For sucker-rod artificial lift systems, components include a long cylinder produced in either carbon steel or brass called the barrel; a steel cylinder fitting within the barrel to draw the liquids upward by moving up and down that is called the piston or plunger; valves comprised of the seat and ball to form a seal when closed; a piston rod to transfer up and down reciprocation to the surface; fittings to ensure the entire apparatus remains tightly in place; and a filter to prevent solids from being pulled into the pump (Fig. 1).

Figure 1: Hydraulic, rod-pumping system and downhole sucker-rod pump. (Illustrations courtesy of National Oilwell Varco Monoflo)

Throughout the decades, the industry has used primarily sucker-rod pump systems. With a stroking up and down motion, the rod string, sucker rod and rod pump work like pistons in an automobile engine to push liquids to the surface. Due to heavy sucker rod pump reliance, the oilfield has produced numerous experts who have come to know these systems, the related applications and set-ups very well.

Therefore, the wide-ranging deployment of sucker-rod systems worldwide has built strong expertise, which most likely accounts for the system’s continued prominence in the oilfield. This implies the use of sucker-rod systems is not an actual endorsement over other options subsequently developed.

Additionally, many sucker-rod components can be economically refurbished. As a result, idle equipment has been readily re-applied to shale, coal-bed methane, and tight oil. Generally speaking, sucker-rod equipment requires lower lifetime economic investment than most other artificial lift options.

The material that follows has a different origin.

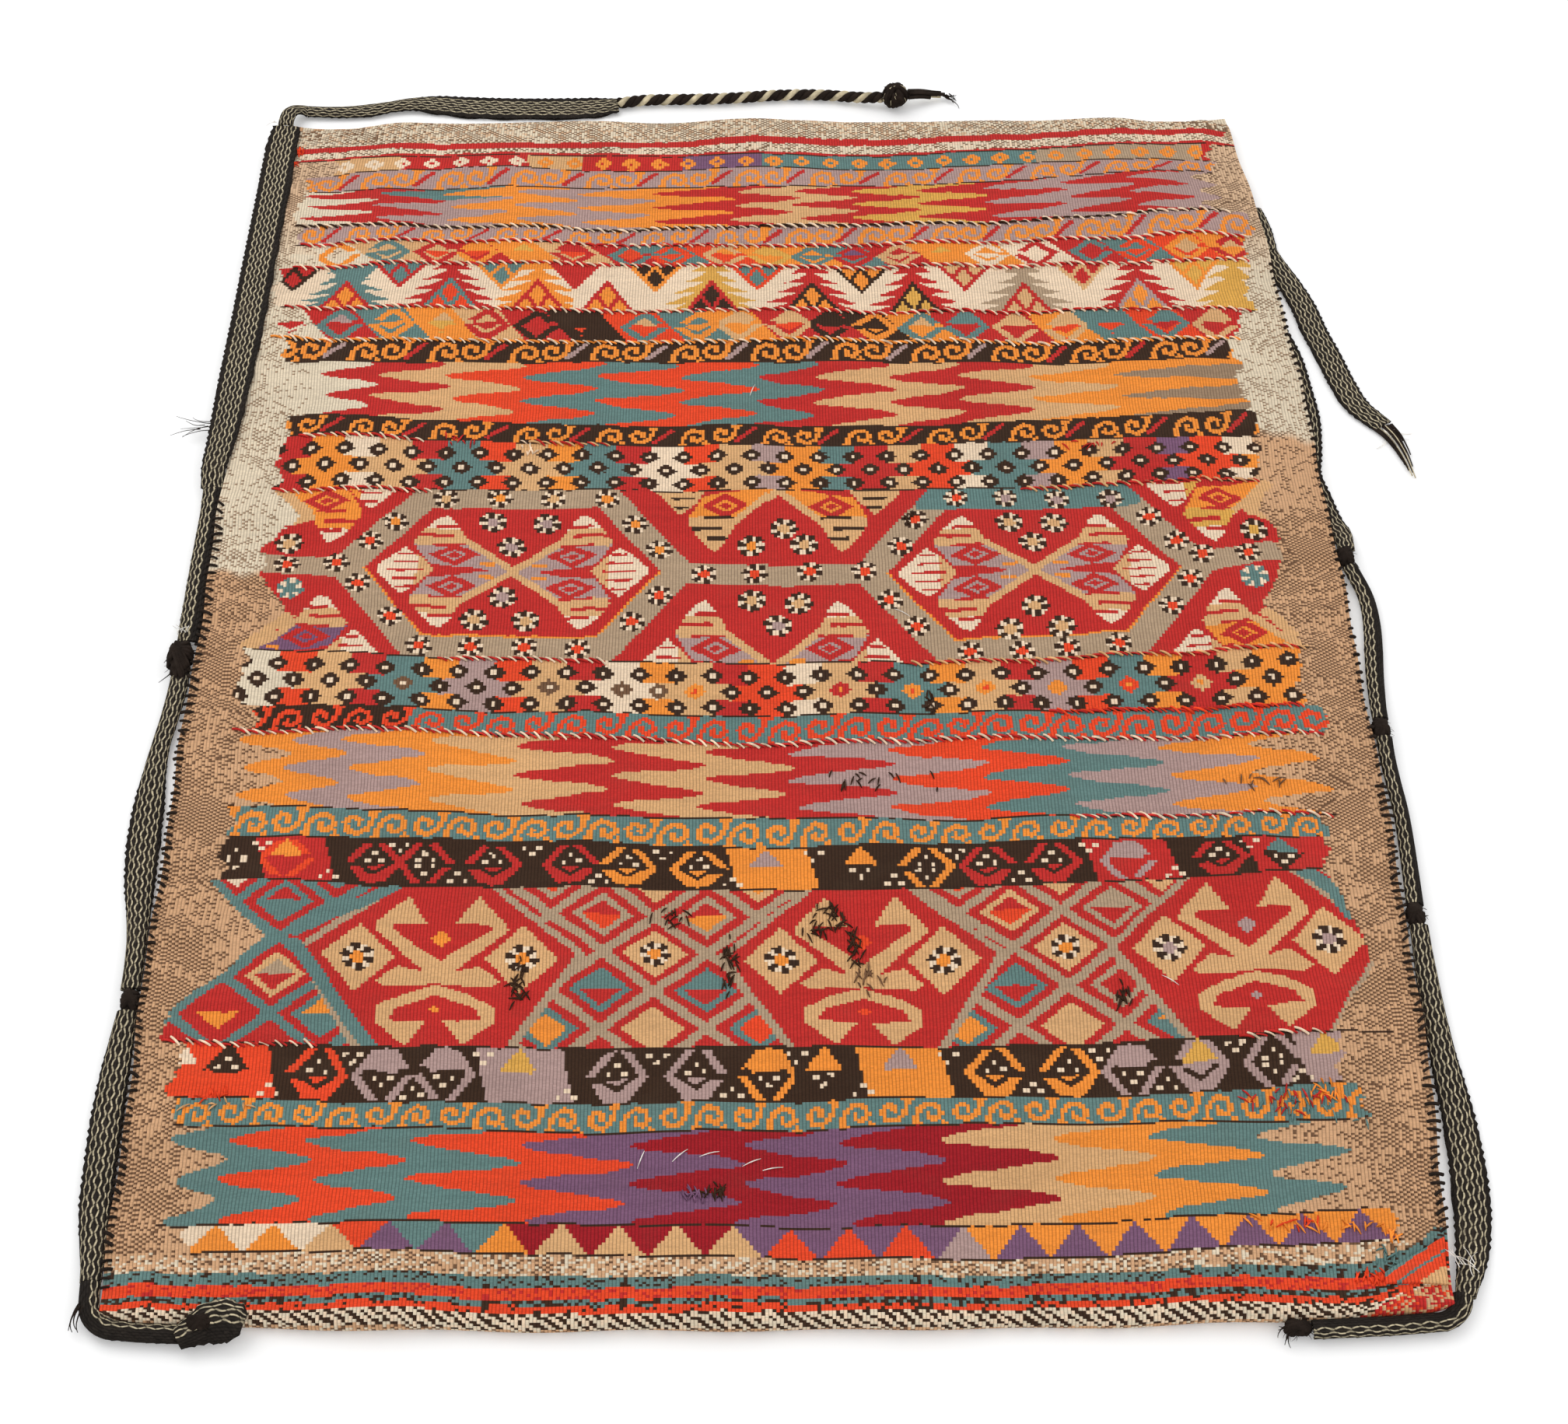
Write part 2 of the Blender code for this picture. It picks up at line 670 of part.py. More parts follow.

From an operational perspective, sucker rod pumping systems are preferable for long lateral wells regardless of most wellbore parameters; the one exception would be high-volume, low-GOR wells. When compared with other artificial lift options, these systems also offer more reliability and flexibility.

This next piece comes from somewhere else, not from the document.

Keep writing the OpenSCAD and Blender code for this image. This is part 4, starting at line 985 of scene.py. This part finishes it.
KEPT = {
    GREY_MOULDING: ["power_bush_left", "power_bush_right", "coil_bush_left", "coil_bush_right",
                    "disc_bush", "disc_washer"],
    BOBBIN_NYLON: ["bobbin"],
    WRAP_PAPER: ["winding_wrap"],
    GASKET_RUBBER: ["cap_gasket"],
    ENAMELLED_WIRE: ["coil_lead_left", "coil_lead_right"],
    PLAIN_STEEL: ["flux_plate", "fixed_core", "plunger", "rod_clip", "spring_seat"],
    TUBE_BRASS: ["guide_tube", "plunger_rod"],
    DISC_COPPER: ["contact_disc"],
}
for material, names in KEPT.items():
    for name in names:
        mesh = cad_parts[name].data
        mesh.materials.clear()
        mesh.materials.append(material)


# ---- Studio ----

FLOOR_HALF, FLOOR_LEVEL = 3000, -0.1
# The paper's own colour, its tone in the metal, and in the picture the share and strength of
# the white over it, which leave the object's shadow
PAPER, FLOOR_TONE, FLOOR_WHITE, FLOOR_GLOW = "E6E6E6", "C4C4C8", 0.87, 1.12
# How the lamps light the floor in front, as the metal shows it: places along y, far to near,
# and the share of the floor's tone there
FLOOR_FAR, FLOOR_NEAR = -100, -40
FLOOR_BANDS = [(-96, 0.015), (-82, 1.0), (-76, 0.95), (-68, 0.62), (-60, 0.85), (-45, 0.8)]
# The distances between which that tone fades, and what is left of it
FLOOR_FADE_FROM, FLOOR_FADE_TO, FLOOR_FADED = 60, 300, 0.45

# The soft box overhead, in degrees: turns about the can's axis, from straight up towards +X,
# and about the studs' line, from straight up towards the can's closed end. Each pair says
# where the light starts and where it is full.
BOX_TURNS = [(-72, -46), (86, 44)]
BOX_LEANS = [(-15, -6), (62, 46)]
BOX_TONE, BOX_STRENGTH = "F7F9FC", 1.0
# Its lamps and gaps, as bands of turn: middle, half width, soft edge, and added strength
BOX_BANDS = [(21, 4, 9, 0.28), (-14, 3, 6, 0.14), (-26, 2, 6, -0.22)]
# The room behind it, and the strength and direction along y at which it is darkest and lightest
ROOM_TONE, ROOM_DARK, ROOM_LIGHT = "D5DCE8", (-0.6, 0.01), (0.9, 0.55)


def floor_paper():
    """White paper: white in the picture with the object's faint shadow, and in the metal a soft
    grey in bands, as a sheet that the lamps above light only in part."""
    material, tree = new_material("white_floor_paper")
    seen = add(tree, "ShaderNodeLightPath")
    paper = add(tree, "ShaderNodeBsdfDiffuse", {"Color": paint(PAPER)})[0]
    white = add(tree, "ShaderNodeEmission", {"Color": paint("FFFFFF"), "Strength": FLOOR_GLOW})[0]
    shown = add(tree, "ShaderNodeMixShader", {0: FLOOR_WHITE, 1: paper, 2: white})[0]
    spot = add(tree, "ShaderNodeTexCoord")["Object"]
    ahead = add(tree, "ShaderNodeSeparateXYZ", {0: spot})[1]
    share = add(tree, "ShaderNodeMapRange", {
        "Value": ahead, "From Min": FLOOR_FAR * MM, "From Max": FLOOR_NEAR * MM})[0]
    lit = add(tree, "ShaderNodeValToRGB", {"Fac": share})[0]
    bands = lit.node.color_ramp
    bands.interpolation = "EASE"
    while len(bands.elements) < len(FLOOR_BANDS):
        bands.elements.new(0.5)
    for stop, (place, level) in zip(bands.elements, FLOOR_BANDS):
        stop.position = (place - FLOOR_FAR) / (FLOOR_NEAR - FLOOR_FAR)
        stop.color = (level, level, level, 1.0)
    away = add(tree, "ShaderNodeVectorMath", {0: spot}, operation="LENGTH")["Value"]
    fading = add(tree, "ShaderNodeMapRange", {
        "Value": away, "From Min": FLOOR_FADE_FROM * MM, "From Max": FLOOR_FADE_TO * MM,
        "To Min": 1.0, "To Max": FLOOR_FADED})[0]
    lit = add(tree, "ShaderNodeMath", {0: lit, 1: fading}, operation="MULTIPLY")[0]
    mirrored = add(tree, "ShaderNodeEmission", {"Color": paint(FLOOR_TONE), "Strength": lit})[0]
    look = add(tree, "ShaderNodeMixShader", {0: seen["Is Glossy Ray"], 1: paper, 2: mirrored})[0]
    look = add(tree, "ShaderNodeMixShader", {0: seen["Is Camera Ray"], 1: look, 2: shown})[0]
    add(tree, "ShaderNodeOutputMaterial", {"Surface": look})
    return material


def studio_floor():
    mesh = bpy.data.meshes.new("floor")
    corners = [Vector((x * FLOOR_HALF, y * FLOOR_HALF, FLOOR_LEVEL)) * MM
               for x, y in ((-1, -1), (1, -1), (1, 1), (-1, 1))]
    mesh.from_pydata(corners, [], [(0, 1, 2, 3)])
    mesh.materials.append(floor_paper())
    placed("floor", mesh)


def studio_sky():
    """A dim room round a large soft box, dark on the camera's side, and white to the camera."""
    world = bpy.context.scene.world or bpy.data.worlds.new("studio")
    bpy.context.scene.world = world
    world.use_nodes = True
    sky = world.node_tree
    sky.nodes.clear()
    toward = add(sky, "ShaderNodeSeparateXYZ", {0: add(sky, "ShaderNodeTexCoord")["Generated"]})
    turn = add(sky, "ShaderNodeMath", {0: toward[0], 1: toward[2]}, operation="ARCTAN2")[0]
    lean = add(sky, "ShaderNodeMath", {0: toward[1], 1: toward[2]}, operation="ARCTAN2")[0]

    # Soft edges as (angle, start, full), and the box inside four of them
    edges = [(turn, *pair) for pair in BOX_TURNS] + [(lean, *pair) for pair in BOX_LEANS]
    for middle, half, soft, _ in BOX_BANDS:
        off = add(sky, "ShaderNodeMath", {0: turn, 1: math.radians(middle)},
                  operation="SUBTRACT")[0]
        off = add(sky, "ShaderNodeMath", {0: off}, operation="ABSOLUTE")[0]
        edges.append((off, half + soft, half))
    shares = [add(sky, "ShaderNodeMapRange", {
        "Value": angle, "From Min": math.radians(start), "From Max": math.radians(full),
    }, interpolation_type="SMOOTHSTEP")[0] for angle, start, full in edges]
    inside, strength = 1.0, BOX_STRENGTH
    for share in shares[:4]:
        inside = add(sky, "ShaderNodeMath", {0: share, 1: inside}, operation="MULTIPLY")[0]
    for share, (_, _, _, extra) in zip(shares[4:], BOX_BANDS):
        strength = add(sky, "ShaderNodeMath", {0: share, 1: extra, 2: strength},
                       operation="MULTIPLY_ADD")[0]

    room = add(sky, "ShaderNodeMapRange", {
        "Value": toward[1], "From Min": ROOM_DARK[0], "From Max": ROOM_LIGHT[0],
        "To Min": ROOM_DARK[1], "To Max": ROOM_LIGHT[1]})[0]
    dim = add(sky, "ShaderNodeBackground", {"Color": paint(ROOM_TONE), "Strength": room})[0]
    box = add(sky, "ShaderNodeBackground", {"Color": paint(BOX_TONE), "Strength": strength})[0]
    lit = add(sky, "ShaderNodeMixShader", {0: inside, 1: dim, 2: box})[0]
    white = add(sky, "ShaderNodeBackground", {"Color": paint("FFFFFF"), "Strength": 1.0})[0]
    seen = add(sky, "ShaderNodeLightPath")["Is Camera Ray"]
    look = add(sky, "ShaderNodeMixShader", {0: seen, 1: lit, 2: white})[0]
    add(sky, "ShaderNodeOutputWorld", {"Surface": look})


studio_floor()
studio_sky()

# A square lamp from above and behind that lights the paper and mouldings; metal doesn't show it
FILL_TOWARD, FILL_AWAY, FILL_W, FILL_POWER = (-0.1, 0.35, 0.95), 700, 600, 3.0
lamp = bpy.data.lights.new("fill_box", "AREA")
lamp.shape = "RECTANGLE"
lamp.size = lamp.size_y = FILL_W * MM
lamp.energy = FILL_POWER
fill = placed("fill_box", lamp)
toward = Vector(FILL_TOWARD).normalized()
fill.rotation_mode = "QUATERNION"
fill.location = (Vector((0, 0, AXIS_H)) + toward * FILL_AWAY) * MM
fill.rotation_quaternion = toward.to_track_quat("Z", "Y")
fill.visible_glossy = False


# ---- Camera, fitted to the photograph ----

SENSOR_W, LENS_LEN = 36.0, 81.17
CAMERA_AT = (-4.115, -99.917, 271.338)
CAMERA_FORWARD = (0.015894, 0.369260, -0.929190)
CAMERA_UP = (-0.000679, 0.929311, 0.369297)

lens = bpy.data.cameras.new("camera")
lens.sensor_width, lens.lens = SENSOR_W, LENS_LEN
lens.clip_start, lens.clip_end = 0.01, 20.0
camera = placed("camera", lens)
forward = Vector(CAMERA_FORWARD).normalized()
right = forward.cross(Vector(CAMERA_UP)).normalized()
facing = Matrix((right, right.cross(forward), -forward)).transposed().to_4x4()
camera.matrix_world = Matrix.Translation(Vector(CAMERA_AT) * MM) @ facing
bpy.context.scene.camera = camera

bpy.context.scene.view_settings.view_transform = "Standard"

An even higher level of flexibility is attainable with a hydraulic surface pumping system, which allows easily adjustable up-stroke and down-stroke speeds. For horizontal or deviated wells, that attribute is especially important since the system’s rod and pump provide superior performance during down-stroke followed by a slightly quicker up-stroke and slight dwell at the top of the up-stroke to ensure optimal pump fillage.

A word of caution, a sucker-rod pump system must be suited to its field usage. Design and application of the rod string and sucker-rod guide placement are critical.

For example, a common error made by operators is to base guide spacing and rod guide placement solely upon the stroke of the surface unit. In actual practice, the system only works successfully when the inclination and dog-leg severity are considered. When used arbitrarily, it can cause increased rod and tubing wear resulting in extended downtime and production loss.

The subsurface sucker-rod pump component operates through downhole force generated by the subsurface pump’s up-and-down reciprocation. These pumps can be manufactured for heavy oil, sand laden or high GOR applications.

In shales and tight oil formations, the subsurface sucker-rod pump has been employed with a high success rate, due primarily to its robust nature and toleration of wide-ranging downhole conditions without experiencing failure. It moves the required fluid to the surface quicker with less equipment servicing required and overall lower operational expense.

Additionally, there are many accessories available to enhance both the reliability and efficiency of the conventional sucker rod pump. When it comes to servicing, these are one of the simplest and lowest cost forms of artificial lift. For example, insertable models are available that only require rod pulls to change the pump while tubing remains in the hole.

Electric Submersible Pumps

Capable of working effectively with wide-ranging flow rates and lift requirements, an electric submersible pump (ESP) system is best-suited for straight, casing sections to optimize the lifecycle. However, ESPs will function in horizontal, vertical or deviated wells. ESPs utilize multistage centrifugal pumps to generate the pressure required to move fluid to surface.

Long active in the oilfield, ESPs were primarily designed for pumping high volumes of clean fluid. These systems are highly reputable not only for the volumes pumped but also for requiring little maintenance when utilized in the right application.

However, as with other systems, downsides do exist. The biggest concern for ESPs is the cost. ESPs have a high initial purchase price and are very expensive to operate. The pump must be run down the well at the bottom end of the tubing string.

In addition, there is the expense of running an electrical cable from the surface on the outside of the tubing. A substantial electrical energy input is required.

Operations are not the only expense, as ESPs are very costly to service and maintain. When an ESP is pulled, the repair takes more time than most other systems and repair locations are not readily available. Aside from high associated costs, ESPs do not tolerate wellbore solids very well.